Thanks to its connections to Latin America through its historical and linguistic links, and Europe through its European Union (EU) membership, Spain provides tons of global expansion opportunities to foreign businesses. With roughly 47 million residents, Spain is the fourth biggest EU state in terms of population. Since shifting from dictatorship to democracy (1975-1982), the country has seen rapid modernization. Despite all these, hiring employees in the country is an arduous task. Here are the 4 biggest challenges of hiring staff in Spain.
Overeducated Yet Underskilled Workforce
A 2016 study by Davia and other researchers found out that Spain had the most overeducated males in Europe. It also had the 4th most overeducated women, behind Italy, Greece, and Portugal. Surprisingly, various studies have also shown that most Spaniards don’t have the additional skills that their academic credentials imply they have. Employers must be aware of this challenge when hiring staff in Spain. They should consider implementing onboarding and training programs in their companies. That way, new hires would be equipped with the relevant skills to help them effectively do what they were hired for.
Complex Rules and Provisions around the Collective Bargaining Agreements (CBAs)
CBAs define many regulations regarding compensation and working conditions in Spain. And these CBAs are not just between unions and individual companies, but they also apply to certain sectors in some geographical areas. For instance, there is a sectoral CBA for the hospitality industry in the Malaga area that mainly covers employees in the restaurants, bars, and hotels on the Costa del Sol.
The typical working week in Spain is 40 hours, with a maximum of nine hours allowed per day and a maximum of 80 hours of overtime allowed per year. But employers can adjust these levels by putting a CBA in place.

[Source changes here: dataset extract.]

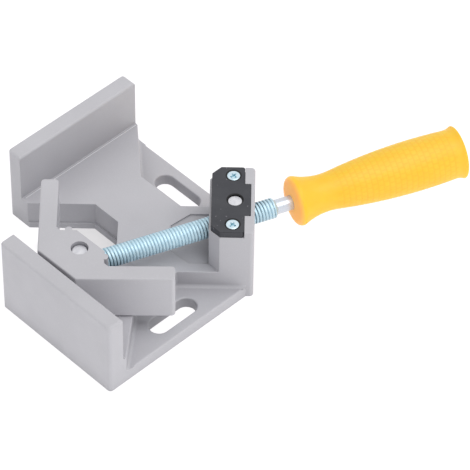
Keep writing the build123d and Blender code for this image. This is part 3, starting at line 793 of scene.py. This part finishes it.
# %% Tree that sweeps a bead
bead_tree, given = new_tree("mould_bead", ("Length",))
tree = bead_tree
bead_outline = add(tree, "GeometryNodeMeshToCurve", Mesh=given["Geometry"]).outputs[0]
run_end = add(tree, "ShaderNodeCombineXYZ", Z=given["Length"]).outputs[0]
run = add(tree, "GeometryNodeCurvePrimitiveLine", Start=(0, 0, 0), End=run_end).outputs[0]
swept = add(tree, "GeometryNodeCurveToMesh", Curve=run, Profile_Curve=bead_outline, Fill_Caps=True).outputs[0]
# painted highlight: every point of the bead is marked for the coat to lift it bright
close_tree(tree, store(tree, swept, "painted_bead_highlight", 1.0), given["Finish"])
print("bead tree has", len(tree.nodes), "nodes")

# %% Beads along both fences
bead_half, bead_off, bed = 0.28 * MM, 1.5 * MM, 21 * MM
bead_from, bead_to = 46 * MM, 139.6 * MM
bead_length = bead_to - bead_from
bend_steps, hump_rise, hump_sunk = 6, 0.7, 0.1
bend = [pi * i / bend_steps for i in range(bend_steps + 1)]
hump = [(bead_half * cos(a), bead_half * (hump_rise * sin(a) - hump_sunk), 0) for a in bend]
bead_ring = bpy.data.meshes.new("bead_outline")
bead_ring.from_pydata(hump, [(i, (i + 1) % len(hump)) for i in range(len(hump))], [])
bead_mesh = freeze("bead", bead_ring, bead_tree, {"Length": bead_length, "Finish": coat})
for name, run_way, away in (("bead_far_fence", north, east), ("bead_near_fence", east, north)):
    mesh = joined(name, [bead_mesh])
    bead_spot = run_way * bead_from + away * bead_off + tall * bed
    mesh.transform(standing(tall.cross(run_way), tall, run_way, bead_spot))
    shade_round(mesh, sharp=60)
    bead = dressed(name, mesh, coat)
    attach(bead, "base")
print("beads are", round(2 * bead_half / MM, 2), "mm wide and", round(bead_length / MM, 1), "mm long")

# %% [markdown]
# The solids that keep their own shape only need their finish. Their slots are filled here, and nothing of
# the metal is left in the plain colour that it came with.

# %% Finishes on the frame's own solids
finishes = {
    "base_casting": coat, "jaw": coat, "cover_plate": satin, "swivel_nut": plain_steel,
    "jaw_barrel": plain_steel, "thrust_washer": plain_steel, "nose_ring": spring_steel,
}
for node, material in finishes.items():
    for slot in frame["nodes"][node].material_slots:
        slot.material = material
print("dressed:", sorted(finishes))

There must be a break of 12 hours or more between the end of one working day and the beginning of the next. And this regulation is currently being thoroughly enforced. In fact, a law was enforced in May 2019 requiring businesses to document the daily working hours of their workers and to keep this documentation for four years.
Each new employee’s contract must be listed with social security before the commencement of employment and with the national employment service within the first ten days after the new employee officially starts working. Most new employees stay on probation for two months, except for companies with less than 25 workers (roughly three months) and skilled technical personnel (six months).
Employees in Spain must be paid every month or more often based on the employment contract and CBAs. On top of the mandatory 12 monthly payments, most CBAs demand two extra payments in July and December that are pro-rated and added to the usual monthly payrolls. Employers are required to make all payments to the employees through a direct bank deposit or by check. If an employer opts to make payments by check, they must issue a payslip that clearly indicates the amount of money paid and withholdings to be signed by the worker.
Tax and Withholding Requirements
Companies in Spain must subtract income tax from the salaries of their employees. The tax is split into two equivalent halves: regional tax and state tax. And the rates for this tax steadily increase as monthly earnings increase. For instance, a salary of €12,450 (around $14,100) will attract an income tax of 19 percent, while that of above €60,000 (around $67,900) will attract an income tax of 45 percent.
These deductions are submitted to Spain’s Tax Authority, except in Navarra and Basque regions where income taxes are submitted to local authorities. On top of that, some provisions define when employers must tender their tax payments – those with over €6,010, 121 (approximately $7,107,761) to pay in tax returns must make their payments every month, while all other companies must do so at the end of every quarter. Employers must also withhold social security contributions from their employees’ salaries and submit them to the country’s social security authority.
Multinational companies considering expanding their businesses to Spain should consider partnering with experienced professional employer organizations (PEOs) to help them navigate all the challenges that come with hiring staff in Spain. A global PEO will save them from the time-consuming and costly process of setting up a legal presence abroad. Given that the PEO is familiar with all the foreign labor laws, it’ll handle compliance management seamlessly. The PEO will also handle their Spain payroll functions, allowing them to concentrate on meeting their business goals.
Businesses looking to hire staff in Spain must be prepared to deal with a unique set of challenges and obstacles. And the biggest challenge they’ll face is complying with complex regulations around CBAs. Outsourcing the hiring function to a PEO is a great way to work through the challenges and hurdles of hiring employees in Spain.